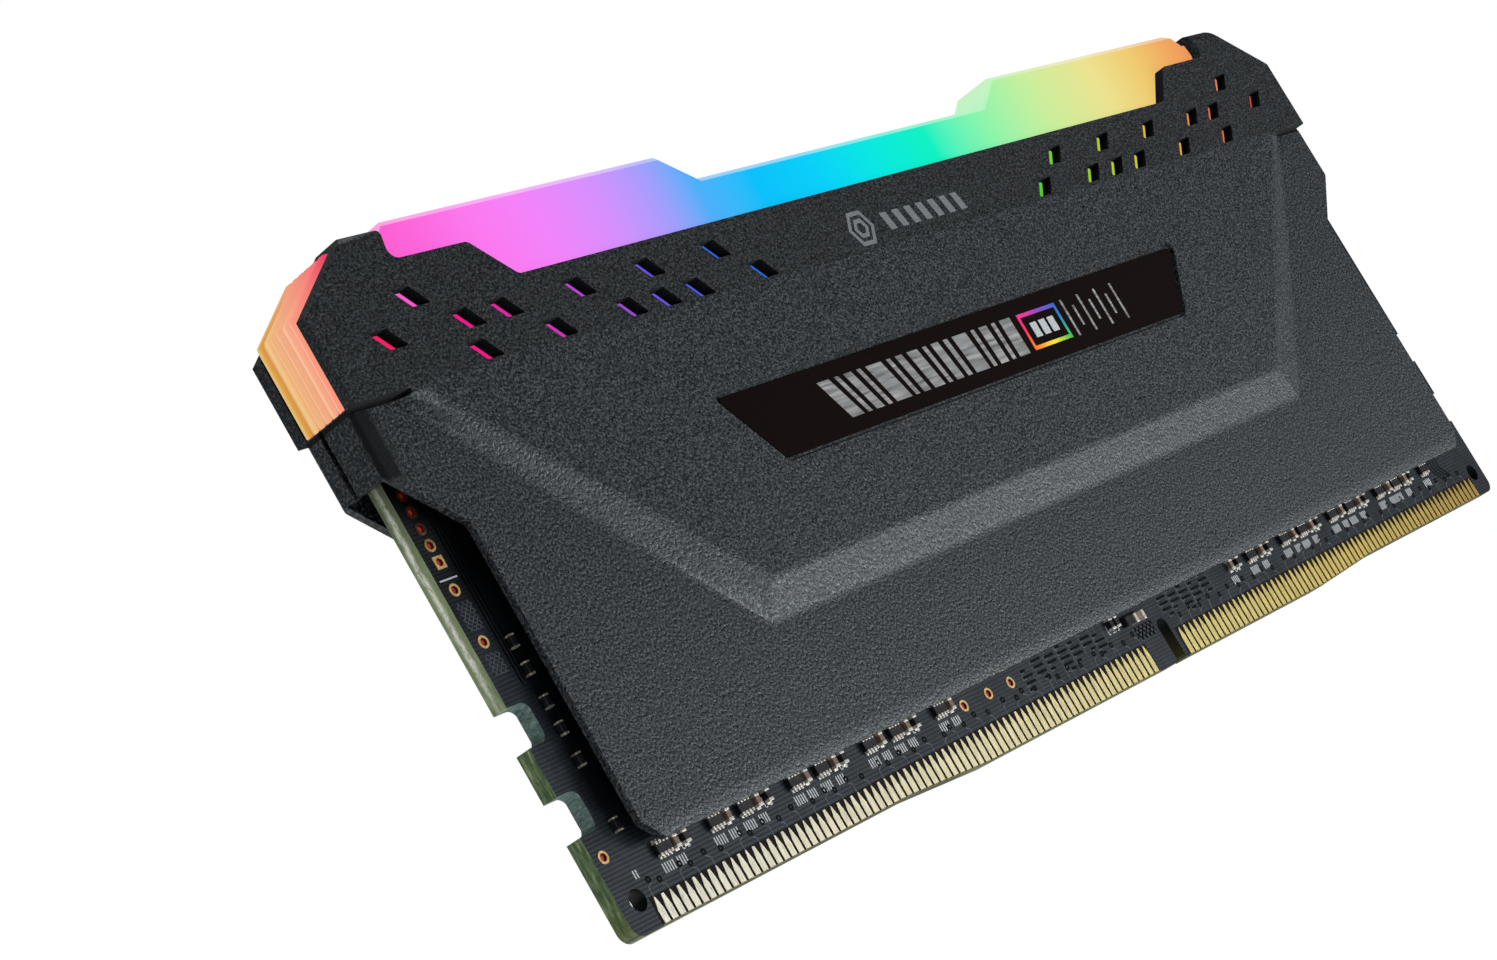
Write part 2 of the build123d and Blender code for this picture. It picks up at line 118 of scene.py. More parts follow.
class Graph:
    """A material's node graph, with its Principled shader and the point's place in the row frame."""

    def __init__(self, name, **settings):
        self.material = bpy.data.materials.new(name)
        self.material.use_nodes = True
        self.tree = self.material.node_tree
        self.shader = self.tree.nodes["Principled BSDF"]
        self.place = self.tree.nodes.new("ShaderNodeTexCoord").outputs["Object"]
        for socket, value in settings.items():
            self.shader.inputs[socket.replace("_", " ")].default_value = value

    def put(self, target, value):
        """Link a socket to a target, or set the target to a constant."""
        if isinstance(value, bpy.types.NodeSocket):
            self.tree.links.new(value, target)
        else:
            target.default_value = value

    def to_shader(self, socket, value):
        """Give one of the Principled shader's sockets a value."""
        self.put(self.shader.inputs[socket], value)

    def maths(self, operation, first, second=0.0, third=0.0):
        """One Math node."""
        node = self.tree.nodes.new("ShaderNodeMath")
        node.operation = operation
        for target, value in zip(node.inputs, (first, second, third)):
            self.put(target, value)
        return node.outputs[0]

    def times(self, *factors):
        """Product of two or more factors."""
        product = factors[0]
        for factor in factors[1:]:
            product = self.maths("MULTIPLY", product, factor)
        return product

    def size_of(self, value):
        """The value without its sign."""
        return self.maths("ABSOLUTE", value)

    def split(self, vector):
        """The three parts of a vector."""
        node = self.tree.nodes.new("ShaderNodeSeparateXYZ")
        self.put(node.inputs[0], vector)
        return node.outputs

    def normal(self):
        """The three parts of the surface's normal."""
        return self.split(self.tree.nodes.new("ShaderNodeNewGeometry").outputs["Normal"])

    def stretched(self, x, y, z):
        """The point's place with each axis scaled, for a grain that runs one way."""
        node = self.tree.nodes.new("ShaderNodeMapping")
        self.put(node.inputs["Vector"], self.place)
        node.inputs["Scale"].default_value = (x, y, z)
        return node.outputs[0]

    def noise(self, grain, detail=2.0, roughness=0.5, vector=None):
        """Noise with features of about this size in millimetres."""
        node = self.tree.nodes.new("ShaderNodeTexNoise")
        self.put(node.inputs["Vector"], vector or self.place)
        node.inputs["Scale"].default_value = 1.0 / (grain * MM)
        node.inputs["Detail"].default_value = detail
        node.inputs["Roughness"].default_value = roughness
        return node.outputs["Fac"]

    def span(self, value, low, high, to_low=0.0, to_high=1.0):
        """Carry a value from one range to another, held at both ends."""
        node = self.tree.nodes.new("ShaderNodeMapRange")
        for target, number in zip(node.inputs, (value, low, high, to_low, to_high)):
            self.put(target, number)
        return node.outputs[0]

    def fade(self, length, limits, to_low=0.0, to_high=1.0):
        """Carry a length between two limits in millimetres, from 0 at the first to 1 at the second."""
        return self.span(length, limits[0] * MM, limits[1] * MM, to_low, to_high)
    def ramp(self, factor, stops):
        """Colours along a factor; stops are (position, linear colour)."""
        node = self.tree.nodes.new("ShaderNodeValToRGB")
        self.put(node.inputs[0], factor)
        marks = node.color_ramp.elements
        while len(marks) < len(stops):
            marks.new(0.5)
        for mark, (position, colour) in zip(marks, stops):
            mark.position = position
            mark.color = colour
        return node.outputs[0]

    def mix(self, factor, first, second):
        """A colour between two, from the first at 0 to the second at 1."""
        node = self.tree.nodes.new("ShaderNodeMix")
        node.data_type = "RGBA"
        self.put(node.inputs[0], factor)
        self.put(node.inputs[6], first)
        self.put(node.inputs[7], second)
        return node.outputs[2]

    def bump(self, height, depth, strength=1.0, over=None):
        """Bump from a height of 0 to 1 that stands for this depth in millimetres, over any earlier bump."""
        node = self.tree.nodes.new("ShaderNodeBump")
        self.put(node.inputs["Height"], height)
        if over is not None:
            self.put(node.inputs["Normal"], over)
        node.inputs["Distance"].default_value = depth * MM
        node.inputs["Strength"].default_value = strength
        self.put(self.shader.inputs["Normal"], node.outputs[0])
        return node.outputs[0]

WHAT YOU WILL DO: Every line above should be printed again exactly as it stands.

TASK RESPONSE:
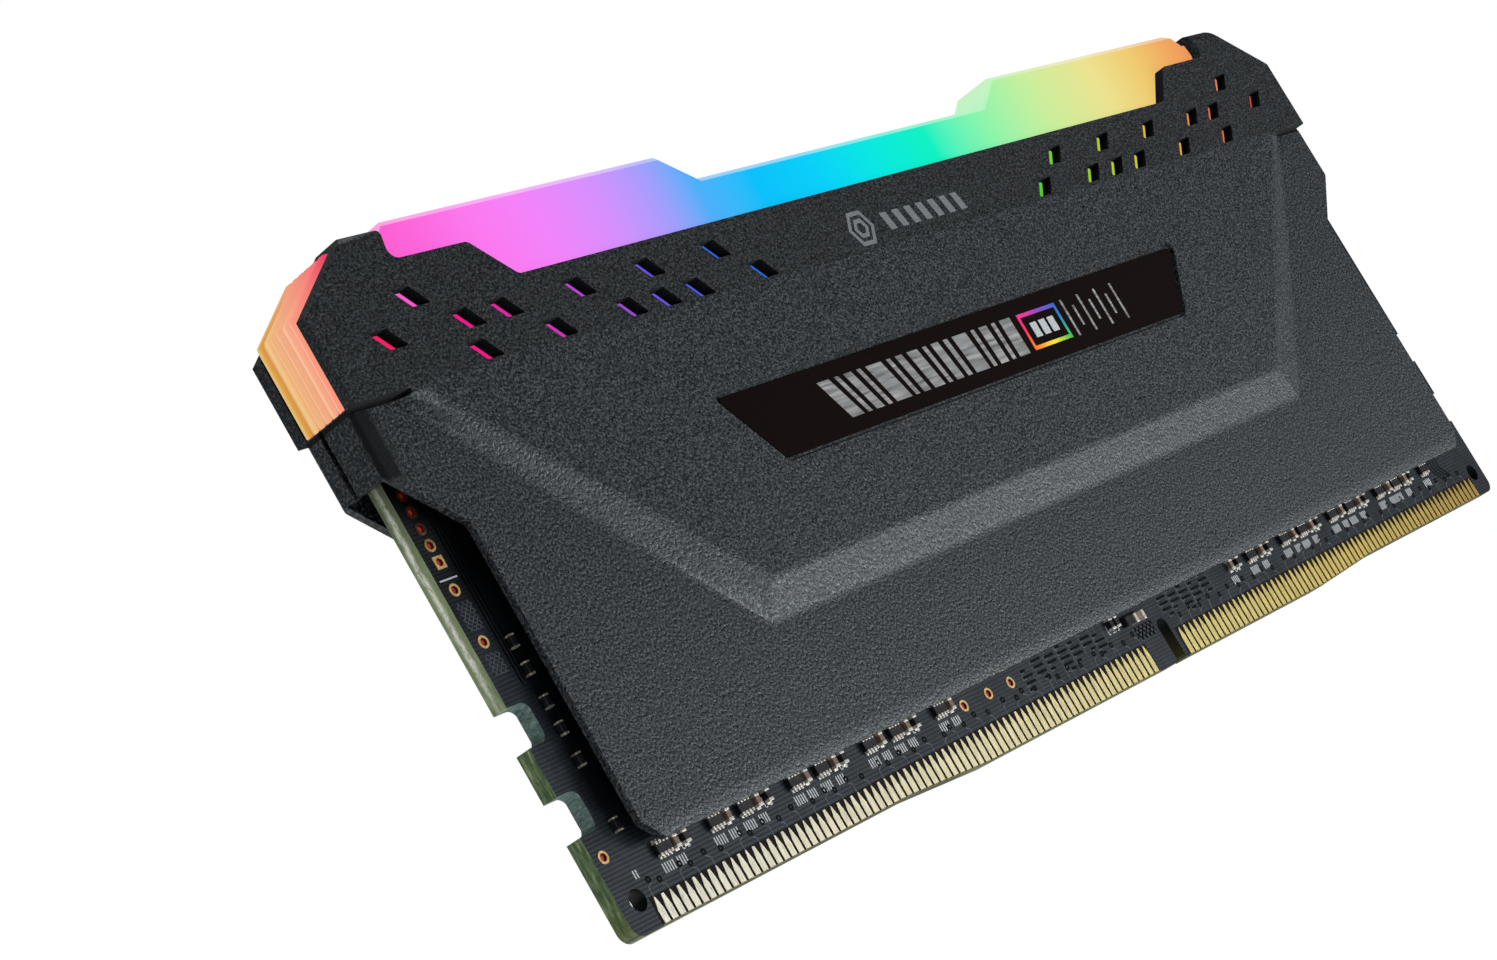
Write part 2 of the build123d and Blender code for this picture. It picks up at line 118 of scene.py. More parts follow.
class Graph:
    """A material's node graph, with its Principled shader and the point's place in the row frame."""

    def __init__(self, name, **settings):
        self.material = bpy.data.materials.new(name)
        self.material.use_nodes = True
        self.tree = self.material.node_tree
        self.shader = self.tree.nodes["Principled BSDF"]
        self.place = self.tree.nodes.new("ShaderNodeTexCoord").outputs["Object"]
        for socket, value in settings.items():
            self.shader.inputs[socket.replace("_", " ")].default_value = value

    def put(self, target, value):
        """Link a socket to a target, or set the target to a constant."""
        if isinstance(value, bpy.types.NodeSocket):
            self.tree.links.new(value, target)
        else:
            target.default_value = value

    def to_shader(self, socket, value):
        """Give one of the Principled shader's sockets a value."""
        self.put(self.shader.inputs[socket], value)

    def maths(self, operation, first, second=0.0, third=0.0):
        """One Math node."""
        node = self.tree.nodes.new("ShaderNodeMath")
        node.operation = operation
        for target, value in zip(node.inputs, (first, second, third)):
            self.put(target, value)
        return node.outputs[0]

    def times(self, *factors):
        """Product of two or more factors."""
        product = factors[0]
        for factor in factors[1:]:
            product = self.maths("MULTIPLY", product, factor)
        return product

    def size_of(self, value):
        """The value without its sign."""
        return self.maths("ABSOLUTE", value)

    def split(self, vector):
        """The three parts of a vector."""
        node = self.tree.nodes.new("ShaderNodeSeparateXYZ")
        self.put(node.inputs[0], vector)
        return node.outputs

    def normal(self):
        """The three parts of the surface's normal."""
        return self.split(self.tree.nodes.new("ShaderNodeNewGeometry").outputs["Normal"])

    def stretched(self, x, y, z):
        """The point's place with each axis scaled, for a grain that runs one way."""
        node = self.tree.nodes.new("ShaderNodeMapping")
        self.put(node.inputs["Vector"], self.place)
        node.inputs["Scale"].default_value = (x, y, z)
        return node.outputs[0]

    def noise(self, grain, detail=2.0, roughness=0.5, vector=None):
        """Noise with features of about this size in millimetres."""
        node = self.tree.nodes.new("ShaderNodeTexNoise")
        self.put(node.inputs["Vector"], vector or self.place)
        node.inputs["Scale"].default_value = 1.0 / (grain * MM)
        node.inputs["Detail"].default_value = detail
        node.inputs["Roughness"].default_value = roughness
        return node.outputs["Fac"]

    def span(self, value, low, high, to_low=0.0, to_high=1.0):
        """Carry a value from one range to another, held at both ends."""
        node = self.tree.nodes.new("ShaderNodeMapRange")
        for target, number in zip(node.inputs, (value, low, high, to_low, to_high)):
            self.put(target, number)
        return node.outputs[0]

    def fade(self, length, limits, to_low=0.0, to_high=1.0):
        """Carry a length between two limits in millimetres, from 0 at the first to 1 at the second."""
        return self.span(length, limits[0] * MM, limits[1] * MM, to_low, to_high)
    def ramp(self, factor, stops):
        """Colours along a factor; stops are (position, linear colour)."""
        node = self.tree.nodes.new("ShaderNodeValToRGB")
        self.put(node.inputs[0], factor)
        marks = node.color_ramp.elements
        while len(marks) < len(stops):
            marks.new(0.5)
        for mark, (position, colour) in zip(marks, stops):
            mark.position = position
            mark.color = colour
        return node.outputs[0]

    def mix(self, factor, first, second):
        """A colour between two, from the first at 0 to the second at 1."""
        node = self.tree.nodes.new("ShaderNodeMix")
        node.data_type = "RGBA"
        self.put(node.inputs[0], factor)
        self.put(node.inputs[6], first)
        self.put(node.inputs[7], second)
        return node.outputs[2]

    def bump(self, height, depth, strength=1.0, over=None):
        """Bump from a height of 0 to 1 that stands for this depth in millimetres, over any earlier bump."""
        node = self.tree.nodes.new("ShaderNodeBump")
        self.put(node.inputs["Height"], height)
        if over is not None:
            self.put(node.inputs["Normal"], over)
        node.inputs["Distance"].default_value = depth * MM
        node.inputs["Strength"].default_value = strength
        self.put(self.shader.inputs["Normal"], node.outputs[0])
        return node.outputs[0]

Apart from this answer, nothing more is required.